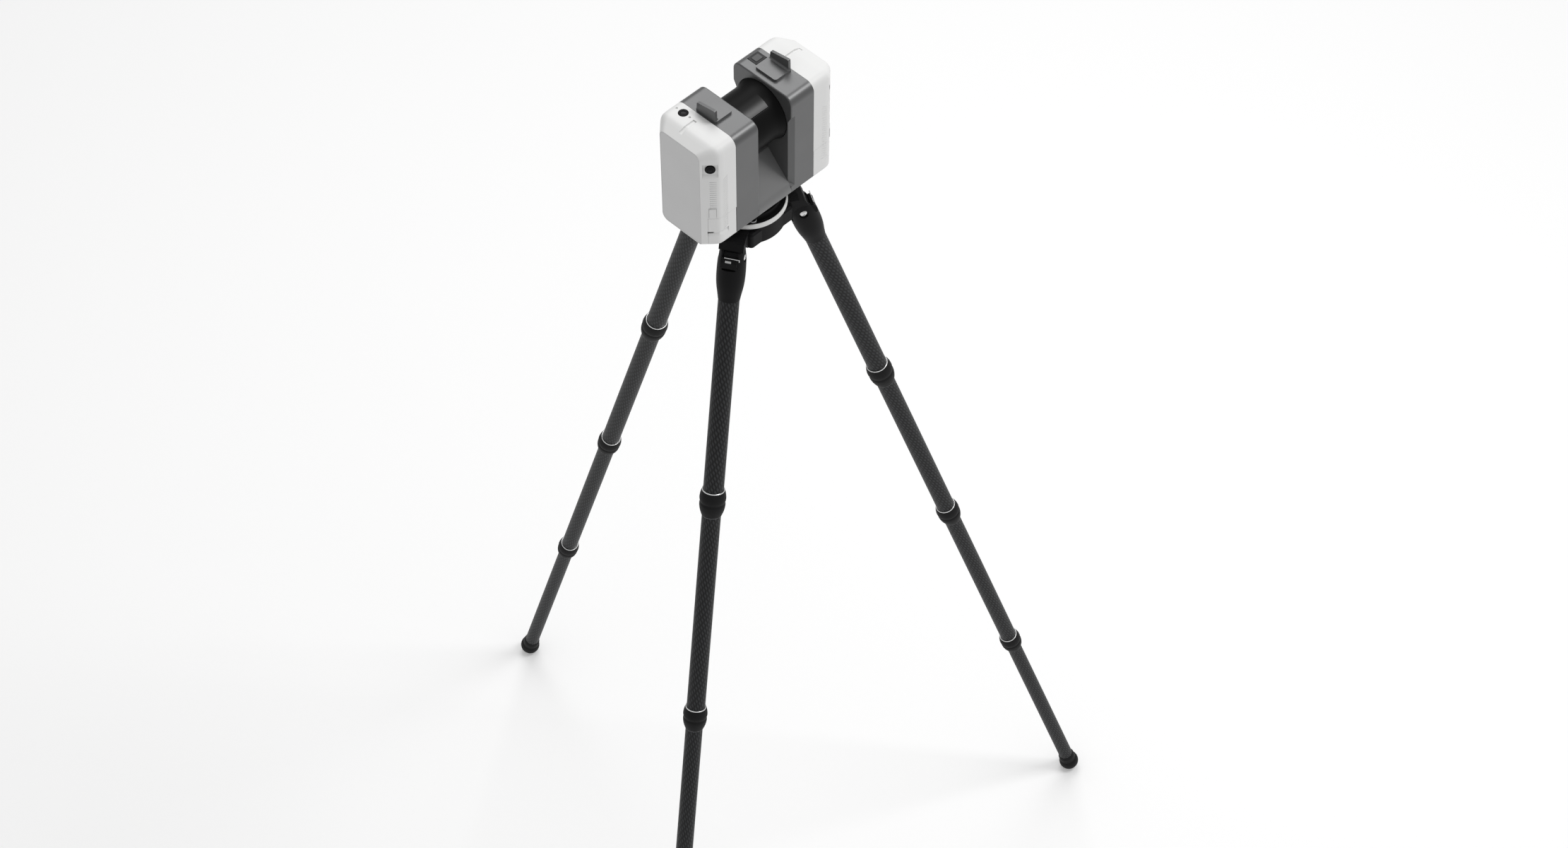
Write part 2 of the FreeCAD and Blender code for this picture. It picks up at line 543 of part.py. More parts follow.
def bevel_frame(along, z, depth=0.0, side=1):
    """Point on the right lobe's tapered side face, and its directions along and out of the face."""
    direction = V(BEVEL_START - END_FACE, -(HALF_WIDTH - PANEL_HALF_WIDTH), 0).normalize()
    outward = V(-direction.y, direction.x, 0)
    point = V(END_FACE, -PANEL_HALF_WIDTH, z) + direction * along - outward * depth
    if side > 0:
        point, direction, outward = [V(v.x, -v.y, v.z) for v in (point, direction, outward)]
    return point, direction, outward


def on_bevel(corners, along, side):
    """Cutter on the tapered face: corners are (depth into the face, height), swept along it."""
    start, direction, outward = bevel_frame(along[0], 0, 0, side)
    points = [start - outward * depth + V(0, 0, z) for depth, z in corners]
    face = Part.Face(Part.makePolygon(points + points[:1]))
    return face.extrude(direction * (along[1] - along[0]))


def face_details(face):
    """Cutters for one broad side of the right cover: face is -1 for -Y, 1 for +Y."""
    cuts = []
    camera_low, camera_high = BEVEL_CAMERA_Z - 16.5, BEVEL_CAMERA_Z + 9.5
    depth = CAMERA_POCKET_DEPTH
    pocket = [(-1, camera_low), (0, camera_low), (depth, camera_low + 6.5), (depth, camera_high - 0.5),
              (0, camera_high + 1), (-1, camera_high + 1)]
    cuts.append(on_bevel(pocket, (3.7, 25.6), face))
    vent_pitch, vent_depth, vent_height = 4.2, 0.6, 1.3
    for i in range(13):
        z = BODY_BOTTOM + 75.0 + vent_pitch * i
        groove = [(-1, z), (vent_depth, z), (vent_depth, z + vent_height), (-1, z + vent_height)]
        cuts.append(on_bevel(groove, (13.5, 26.0), face))
    rib_pitch, rib_depth = 4.4, 0.25
    for i in range(23):
        groove = block((93.5, 112.0), (-rib_depth, 1.0), (-0.8, 0.8))
        groove.rotate(V(102.5, 0, 0), Y_AXIS, 28)
        groove.translate(V(0, HALF_WIDTH, BODY_BOTTOM + 29.0 + rib_pitch * i))
        cuts.append(groove if face > 0 else groove.mirror(ORIGIN, Y_AXIS))
    return cuts


def door_details():
    """Finger groove across the door and round its corner, and the sunk track of its latch."""
    middle, near_end = BODY_BOTTOM + 22.5, 93.0
    section = [(-1, -5.5), (0, -5.5), (2.0, 0.5), (2.0, 3.0), (0, 4.2), (-1, 4.2)]
    on_side = [(-HALF_WIDTH + depth, middle + z, 0) for depth, z in section]
    side_part = prism(on_side, "x", near_end, BEVEL_START)
    across_door = (DOOR_ALONG_BEVEL - 1, BEVEL_LENGTH)
    bevel_part = on_bevel([(depth, middle + z) for depth, z in section], across_door, -1)
    pinhole = rod_y(1.2, (-HALF_WIDTH - 1, -HALF_WIDTH + 2.1), near_end + 1.0, middle + 3.0)
    low, high = LATCH_Z[0] - 0.3, LATCH_Z[1] + LATCH_TRAVEL + 0.3
    track = [(-1, low), (LATCH_SINK + 0.1, low), (LATCH_SINK + 0.1, high), (-1, high)]
    latch_track = on_bevel(track, (DOOR_ALONG_BEVEL + 1.5, DOOR_ALONG_BEVEL + 12.5), -1)
    return [side_part, bevel_part, pinhole, latch_track]


def door_region(gap, near_edge):
    """Plan area of the battery door on the right lobe's -Y side, as a tall prism."""
    depth = COVER_WALL + 0.6
    outer, direction, outward = bevel_frame(DOOR_ALONG_BEVEL + gap, 0, -6.0, -1)
    inner = bevel_frame(DOOR_ALONG_BEVEL + gap, 0, depth, -1)[0]
    corners = [(outer.x, outer.y, 0), (inner.x, inner.y, 0), (BEVEL_START - 1.2, -HALF_WIDTH + depth, 0),
               (near_edge, -HALF_WIDTH + depth, 0), (near_edge, -HALF_WIDTH - 9, 0),
               (outer.x, -HALF_WIDTH - 9, 0)]
    return prism(corners, "z", BODY_BOTTOM + DOOR_BOTTOM + gap, BODY_BOTTOM + DOOR_HEIGHT - gap)


def door_latch(side):
    """Slider above the battery door."""
    low, high = LATCH_Z
    along = (DOOR_ALONG_BEVEL + 1.8, DOOR_ALONG_BEVEL + 12.2)
    proud = 0.6
    latch = on_bevel([(LATCH_SINK, low), (LATCH_SINK, high), (-proud, high), (-proud, low)], along, -1)
    return latch if side > 0 else mirrored_x(latch)


def sight_groove():
    """Groove that starts as a square notch on the cover's top and runs out down its slope."""
    half = 3.2
    floor = [(GUIDE_START, -1.8), (106.0, -1.8), (GUIDE_END, -5.4), (GUIDE_END, 5.0), (GUIDE_START, 5.0)]
    points = [V(x, GUIDE_Y - half, BODY_TOP + dz) for x, dz in floor]
    return Part.Face(Part.makePolygon(points + points[:1])).extrude(Y_AXIS * (2 * half))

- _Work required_
Return nothing but the lines from the first line of the listing through the line with "return point, direction, outward", please, keeping every one of them unchanged.

- _Final answer_
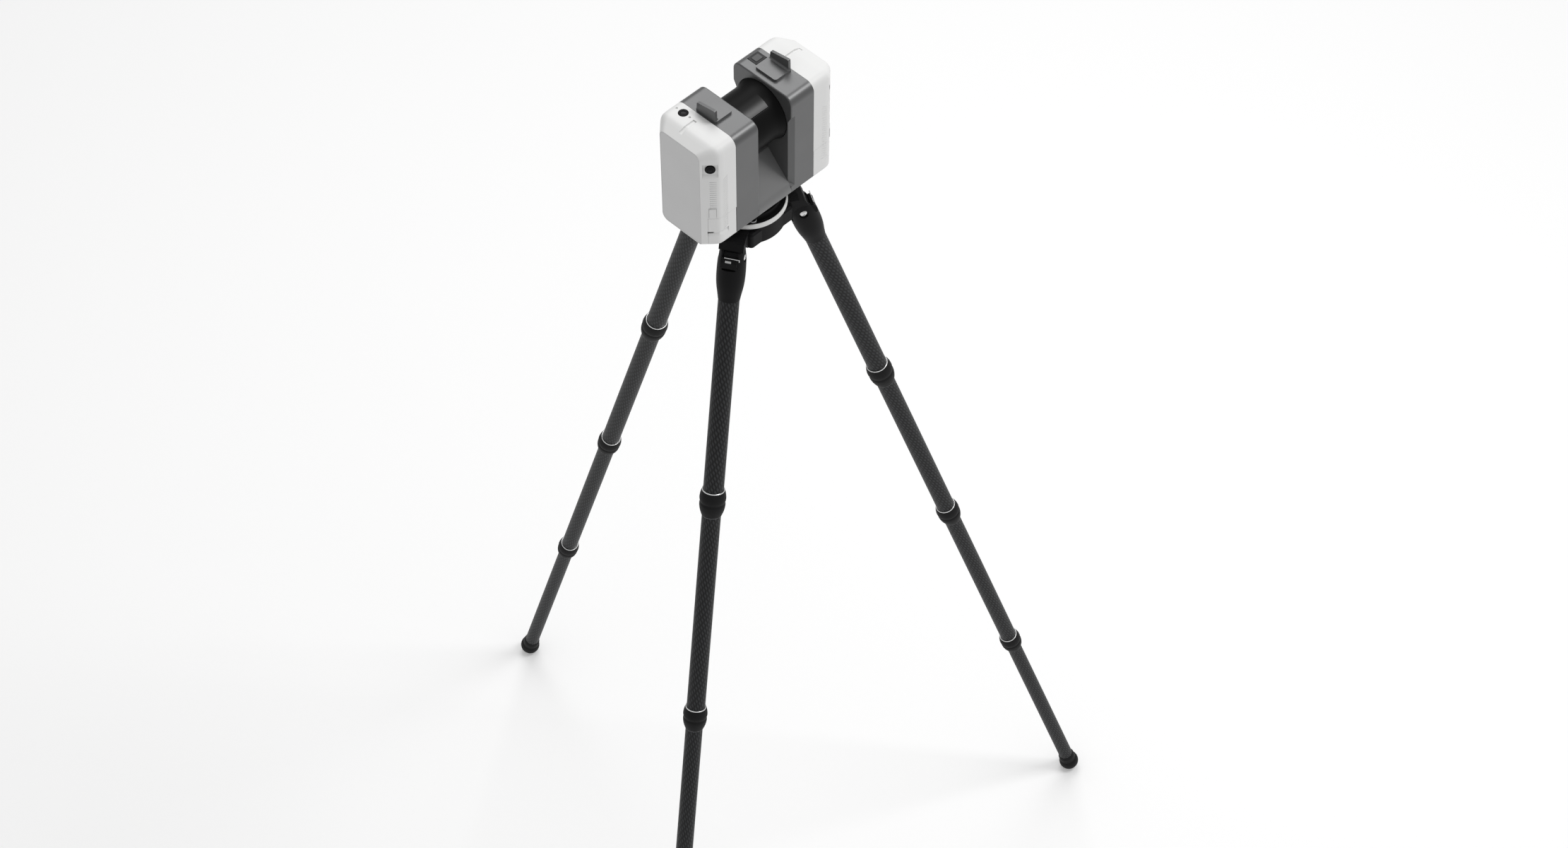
Write part 2 of the FreeCAD and Blender code for this picture. It picks up at line 543 of part.py. More parts follow.
def bevel_frame(along, z, depth=0.0, side=1):
    """Point on the right lobe's tapered side face, and its directions along and out of the face."""
    direction = V(BEVEL_START - END_FACE, -(HALF_WIDTH - PANEL_HALF_WIDTH), 0).normalize()
    outward = V(-direction.y, direction.x, 0)
    point = V(END_FACE, -PANEL_HALF_WIDTH, z) + direction * along - outward * depth
    if side > 0:
        point, direction, outward = [V(v.x, -v.y, v.z) for v in (point, direction, outward)]
    return point, direction, outward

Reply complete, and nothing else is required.